Yeah I respect Craig. In the same way I respect a lion. That guy would likely trash me in a debate (especially since he debates topics he chooses).
I've noticed that whenever the debate touches on a very personal topic, it tends to be heated and pretty unpleasant to listen to. On contrast, debates about things that are low-stakes for the people who are debating tend to be much more productive, sometimes even involving steelmanning.
Good post!
Another way to diminish/remove status from debates is to shift from adversarial to collaborative modes. I'd like to see more experiments on "collaborative" debates. Here's an idea, pulling from this community: Crux Speedruns. Participants with opposing view on A must work together to find the crux of their disagreement as quickly as possible. Their team's time is added to the speedrun leaderboard.

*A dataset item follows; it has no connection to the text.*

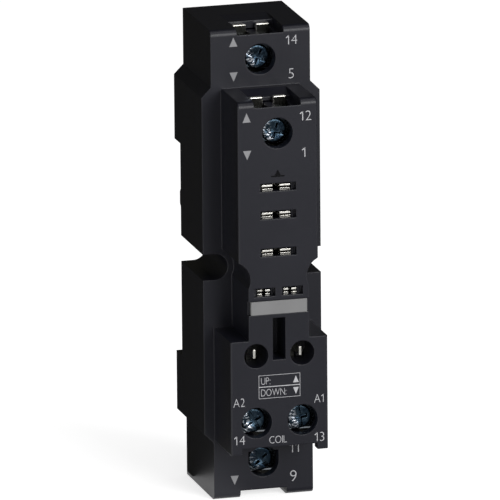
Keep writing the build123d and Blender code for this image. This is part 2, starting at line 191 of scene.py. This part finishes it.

It seems like there should be a way to center truth-seeking more than the debate framing does. Your last couple of theories seem promising in that direction.
Debates seem like a good idea: they should surface all of the good arguments and evidence. They have a subtle but powerful down side: they foster motivated reasoning in both the participants and audience.
They're not putting truth-seeking as the primary goal. That might be fine if motivated reasoning wasn't such a powerful effect. My impression is that public debate is usually net-negative for spreading truth. It gets people to dig in their heels on the positions they already hold, more than it exposes people to new arguments and evidence. They mix too much of the charisma, character, and skill of the participants with the objective merits of their positions, and human brains mix all of the perceived merits of associated arguments far more than we'd like.
Your attempts to remove the reputational effects work against this. But I like your last two suggestions best: carefully select the debaters who will have a truth-seeking discussion that happens to be called a debate, or change the terminology and drop the adversarial framing entirely.
Having someone just explain their view of a field is great, but we get that a lot already on podcasts already. What about having the goal being something similar to passing each other's ideological turing tests, a cooperative not competitive objective?
Or perhaps the goal could be to have the moderator be able to restate both positions and their principal reasons for holding them.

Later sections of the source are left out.